In summation, vacated targets give us a descriptive picture of the previous year’s volume which in theory is now up for grabs. Yet, the way these targets are distributed takes on a whole new context as the pie can be portioned in a completely new way. Removing people from the dinner table assumes that those seats will be filled not that those exact same seats will be served with the exact same slice of the passing pie to someone else.
Conclusion
I get it. You’re hungry. Or you’re sick of this metaphor. Or you want to build a table.
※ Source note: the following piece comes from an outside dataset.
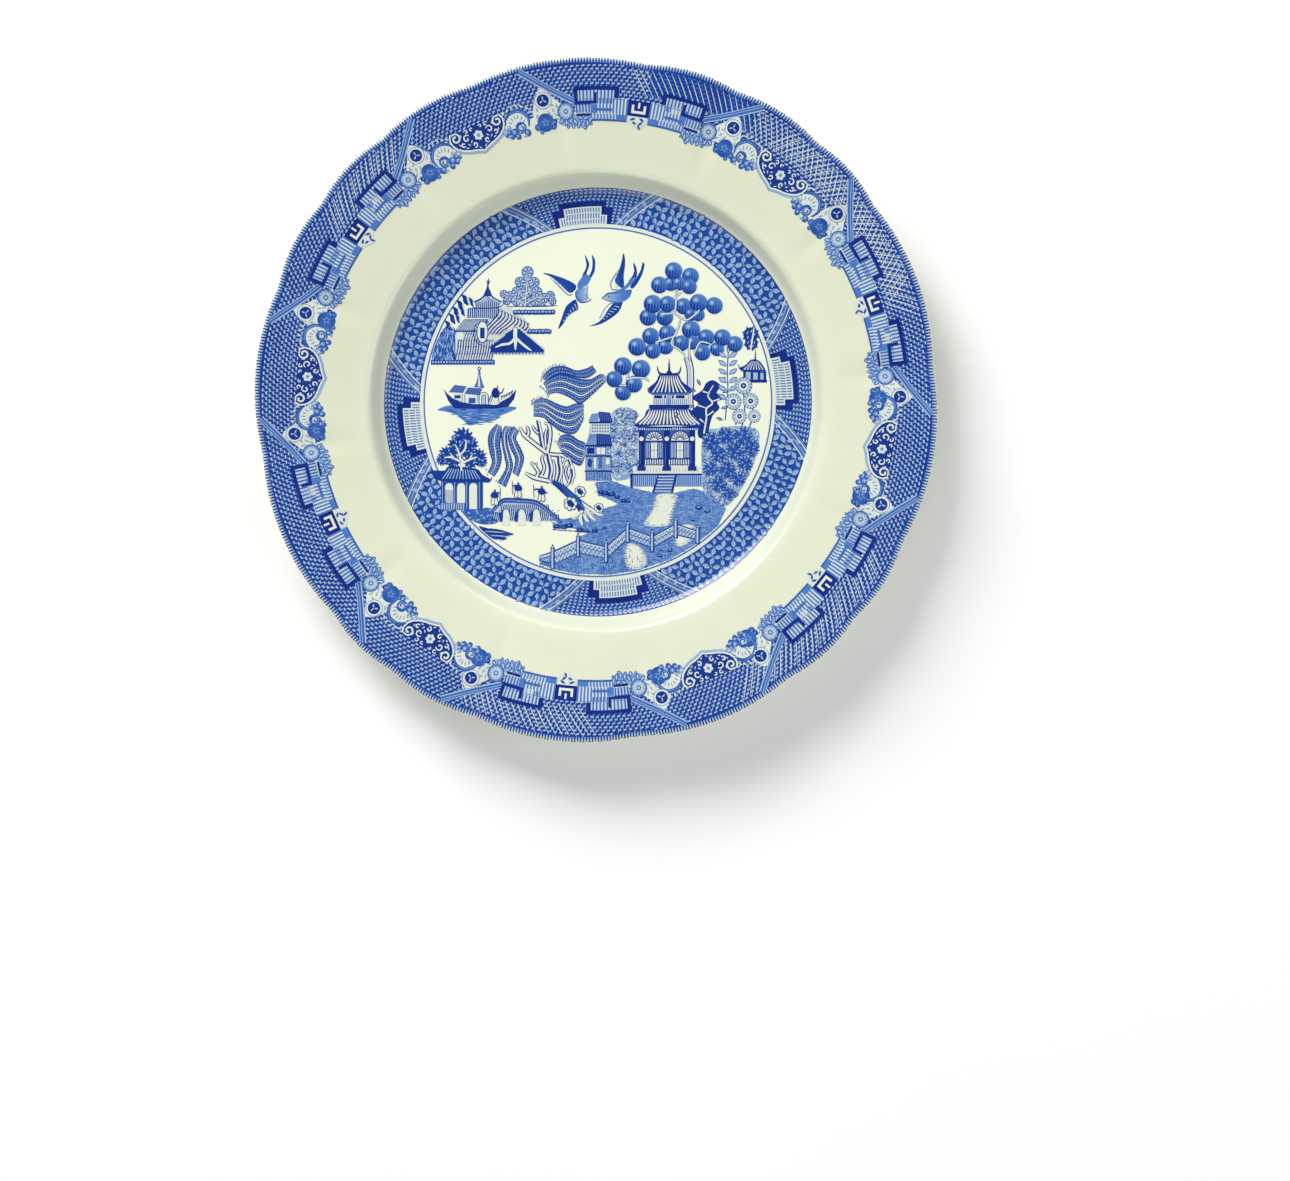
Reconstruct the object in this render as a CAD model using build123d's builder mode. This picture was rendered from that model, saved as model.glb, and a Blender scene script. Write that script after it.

Regardless, the narrative of an offense having “too many mouths to feed” seems to be flawed when we only examine it through the lens of passing volume, other elite passing options, and the myth of vacated targets. Apart from having the gift of prophecy and the ability to fathom all mysteries and all knowledge, projecting a team’s target distribution isn’t an exact science. When factoring in impending injuries, movement in the pecking order and player ineffectiveness, it’s clear there is some fluidity for seemingly ancillary options to gain more targets. Teams like the Packers can employ their WR3s such as Geronimo Allison or rookie J’Mon Moore to have meaningful fantasy contributions. It’s possible that the Browns have 4 or 5 relevant starters regardless of Jarvis Landry seeing 145 targets.
If we see a pass catcher “step up” and essentially steal a piece of pizza intended for the nebulous “other” seated at the table, then there is more than enough for an NFL offense to support 3-to-4 viable fantasy options on any given team.
In case you were wondering, the table turned out fine. My son approved.